**Challenge**
Set down exactly, please, each line from the one containing "upper_wall_flange();" through the one containing "obj.matrix_world = world", both lines included, and no other line.

**Recorded data**
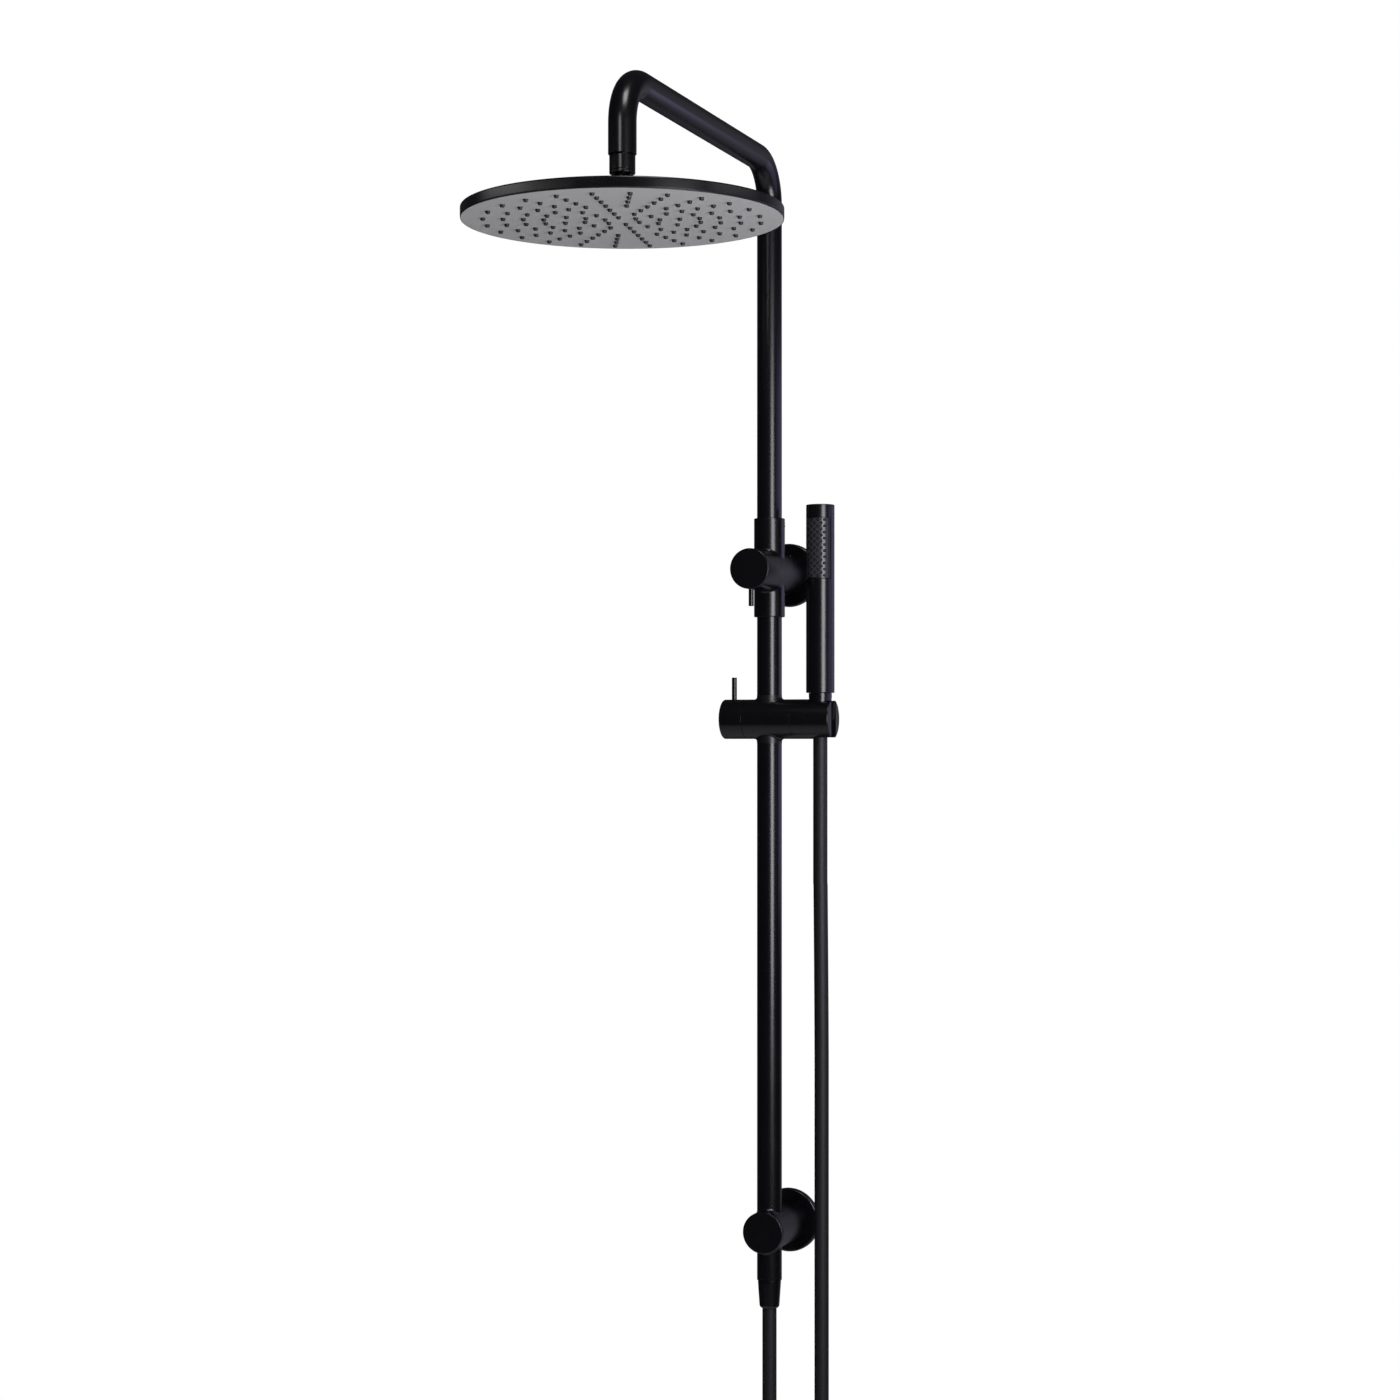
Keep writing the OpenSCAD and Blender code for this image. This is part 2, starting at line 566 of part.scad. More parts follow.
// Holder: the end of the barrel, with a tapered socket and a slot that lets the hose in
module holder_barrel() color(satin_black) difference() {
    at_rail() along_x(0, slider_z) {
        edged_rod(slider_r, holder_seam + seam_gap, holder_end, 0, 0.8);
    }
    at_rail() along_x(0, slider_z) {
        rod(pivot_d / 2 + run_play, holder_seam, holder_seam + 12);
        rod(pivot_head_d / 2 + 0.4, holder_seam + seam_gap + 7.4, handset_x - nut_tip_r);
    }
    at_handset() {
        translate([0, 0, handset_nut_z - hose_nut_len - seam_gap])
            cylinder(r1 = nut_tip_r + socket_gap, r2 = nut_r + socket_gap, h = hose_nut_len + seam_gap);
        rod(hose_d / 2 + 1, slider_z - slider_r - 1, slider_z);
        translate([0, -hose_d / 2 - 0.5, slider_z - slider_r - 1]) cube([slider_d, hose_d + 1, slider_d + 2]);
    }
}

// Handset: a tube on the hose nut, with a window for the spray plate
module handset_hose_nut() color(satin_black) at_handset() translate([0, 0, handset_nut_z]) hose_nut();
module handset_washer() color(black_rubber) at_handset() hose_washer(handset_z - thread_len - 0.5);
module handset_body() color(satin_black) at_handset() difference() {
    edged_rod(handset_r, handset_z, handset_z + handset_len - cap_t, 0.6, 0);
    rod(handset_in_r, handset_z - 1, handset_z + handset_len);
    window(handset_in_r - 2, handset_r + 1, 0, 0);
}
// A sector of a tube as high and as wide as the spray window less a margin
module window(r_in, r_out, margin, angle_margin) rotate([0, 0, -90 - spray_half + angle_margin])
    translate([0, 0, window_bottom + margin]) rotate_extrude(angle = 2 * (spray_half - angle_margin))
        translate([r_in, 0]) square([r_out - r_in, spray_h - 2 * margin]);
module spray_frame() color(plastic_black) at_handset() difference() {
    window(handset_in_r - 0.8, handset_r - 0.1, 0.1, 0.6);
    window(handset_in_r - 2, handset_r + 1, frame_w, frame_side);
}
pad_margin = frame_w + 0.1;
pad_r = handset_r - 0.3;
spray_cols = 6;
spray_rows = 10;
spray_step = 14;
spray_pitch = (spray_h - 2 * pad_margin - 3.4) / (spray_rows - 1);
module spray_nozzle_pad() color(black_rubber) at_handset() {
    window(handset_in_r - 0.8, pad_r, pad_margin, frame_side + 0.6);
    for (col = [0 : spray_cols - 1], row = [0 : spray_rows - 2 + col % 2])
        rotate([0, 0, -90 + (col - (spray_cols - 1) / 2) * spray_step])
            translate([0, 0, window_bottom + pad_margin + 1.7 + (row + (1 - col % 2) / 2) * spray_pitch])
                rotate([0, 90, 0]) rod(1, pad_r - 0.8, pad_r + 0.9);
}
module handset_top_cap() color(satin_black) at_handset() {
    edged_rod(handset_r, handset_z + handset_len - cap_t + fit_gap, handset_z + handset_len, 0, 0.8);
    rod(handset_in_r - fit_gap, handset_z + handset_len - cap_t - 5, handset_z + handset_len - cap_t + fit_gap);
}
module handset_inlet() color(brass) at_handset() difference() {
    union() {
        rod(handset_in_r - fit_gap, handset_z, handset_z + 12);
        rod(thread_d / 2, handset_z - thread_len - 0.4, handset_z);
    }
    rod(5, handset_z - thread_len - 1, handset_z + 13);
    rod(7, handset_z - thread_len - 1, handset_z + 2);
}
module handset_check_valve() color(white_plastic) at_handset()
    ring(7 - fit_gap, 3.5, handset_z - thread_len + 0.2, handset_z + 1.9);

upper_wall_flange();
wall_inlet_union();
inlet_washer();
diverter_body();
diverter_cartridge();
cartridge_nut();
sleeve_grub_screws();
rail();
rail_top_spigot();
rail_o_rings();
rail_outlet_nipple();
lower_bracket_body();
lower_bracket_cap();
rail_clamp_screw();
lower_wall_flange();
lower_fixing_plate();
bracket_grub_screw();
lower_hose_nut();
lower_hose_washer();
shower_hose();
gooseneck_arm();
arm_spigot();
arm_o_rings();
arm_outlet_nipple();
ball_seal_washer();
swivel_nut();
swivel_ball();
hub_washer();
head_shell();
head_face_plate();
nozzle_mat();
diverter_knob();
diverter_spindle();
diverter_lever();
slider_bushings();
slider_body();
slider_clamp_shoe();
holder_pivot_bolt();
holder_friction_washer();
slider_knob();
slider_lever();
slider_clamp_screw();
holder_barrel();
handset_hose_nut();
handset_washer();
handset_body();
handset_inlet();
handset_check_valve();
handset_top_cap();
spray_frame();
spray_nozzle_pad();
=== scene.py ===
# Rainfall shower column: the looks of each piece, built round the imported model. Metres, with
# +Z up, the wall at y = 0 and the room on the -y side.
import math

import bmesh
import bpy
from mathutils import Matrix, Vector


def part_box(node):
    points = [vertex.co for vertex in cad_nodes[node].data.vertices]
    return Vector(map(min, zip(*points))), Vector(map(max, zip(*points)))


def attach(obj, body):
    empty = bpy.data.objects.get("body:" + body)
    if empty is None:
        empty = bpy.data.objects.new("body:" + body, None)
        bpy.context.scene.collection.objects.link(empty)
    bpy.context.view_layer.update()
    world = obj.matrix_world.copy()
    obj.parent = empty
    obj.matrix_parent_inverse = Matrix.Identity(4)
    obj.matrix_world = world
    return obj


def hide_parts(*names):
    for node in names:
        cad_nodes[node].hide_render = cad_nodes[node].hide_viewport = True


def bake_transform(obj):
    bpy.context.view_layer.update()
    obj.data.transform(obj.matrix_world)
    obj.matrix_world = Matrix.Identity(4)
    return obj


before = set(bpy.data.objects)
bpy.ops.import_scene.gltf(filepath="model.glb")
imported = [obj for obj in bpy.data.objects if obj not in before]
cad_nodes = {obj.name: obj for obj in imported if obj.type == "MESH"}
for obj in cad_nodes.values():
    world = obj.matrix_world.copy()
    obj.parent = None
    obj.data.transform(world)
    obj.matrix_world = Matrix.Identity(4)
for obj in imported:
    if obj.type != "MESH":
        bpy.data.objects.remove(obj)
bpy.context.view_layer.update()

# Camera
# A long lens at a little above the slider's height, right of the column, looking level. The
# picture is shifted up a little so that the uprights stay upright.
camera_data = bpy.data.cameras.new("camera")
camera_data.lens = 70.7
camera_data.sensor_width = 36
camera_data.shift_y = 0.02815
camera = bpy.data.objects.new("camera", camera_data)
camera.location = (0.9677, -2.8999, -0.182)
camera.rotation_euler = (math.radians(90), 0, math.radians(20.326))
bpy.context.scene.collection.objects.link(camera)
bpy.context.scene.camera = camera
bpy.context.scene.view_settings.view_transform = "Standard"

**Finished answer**
upper_wall_flange();
wall_inlet_union();
inlet_washer();
diverter_body();
diverter_cartridge();
cartridge_nut();
sleeve_grub_screws();
rail();
rail_top_spigot();
rail_o_rings();
rail_outlet_nipple();
lower_bracket_body();
lower_bracket_cap();
rail_clamp_screw();
lower_wall_flange();
lower_fixing_plate();
bracket_grub_screw();
lower_hose_nut();
lower_hose_washer();
shower_hose();
gooseneck_arm();
arm_spigot();
arm_o_rings();
arm_outlet_nipple();
ball_seal_washer();
swivel_nut();
swivel_ball();
hub_washer();
head_shell();
head_face_plate();
nozzle_mat();
diverter_knob();
diverter_spindle();
diverter_lever();
slider_bushings();
slider_body();
slider_clamp_shoe();
holder_pivot_bolt();
holder_friction_washer();
slider_knob();
slider_lever();
slider_clamp_screw();
holder_barrel();
handset_hose_nut();
handset_washer();
handset_body();
handset_inlet();
handset_check_valve();
handset_top_cap();
spray_frame();
spray_nozzle_pad();
=== scene.py ===
# Rainfall shower column: the looks of each piece, built round the imported model. Metres, with
# +Z up, the wall at y = 0 and the room on the -y side.
import math

import bmesh
import bpy
from mathutils import Matrix, Vector


def part_box(node):
    points = [vertex.co for vertex in cad_nodes[node].data.vertices]
    return Vector(map(min, zip(*points))), Vector(map(max, zip(*points)))


def attach(obj, body):
    empty = bpy.data.objects.get("body:" + body)
    if empty is None:
        empty = bpy.data.objects.new("body:" + body, None)
        bpy.context.scene.collection.objects.link(empty)
    bpy.context.view_layer.update()
    world = obj.matrix_world.copy()
    obj.parent = empty
    obj.matrix_parent_inverse = Matrix.Identity(4)
    obj.matrix_world = world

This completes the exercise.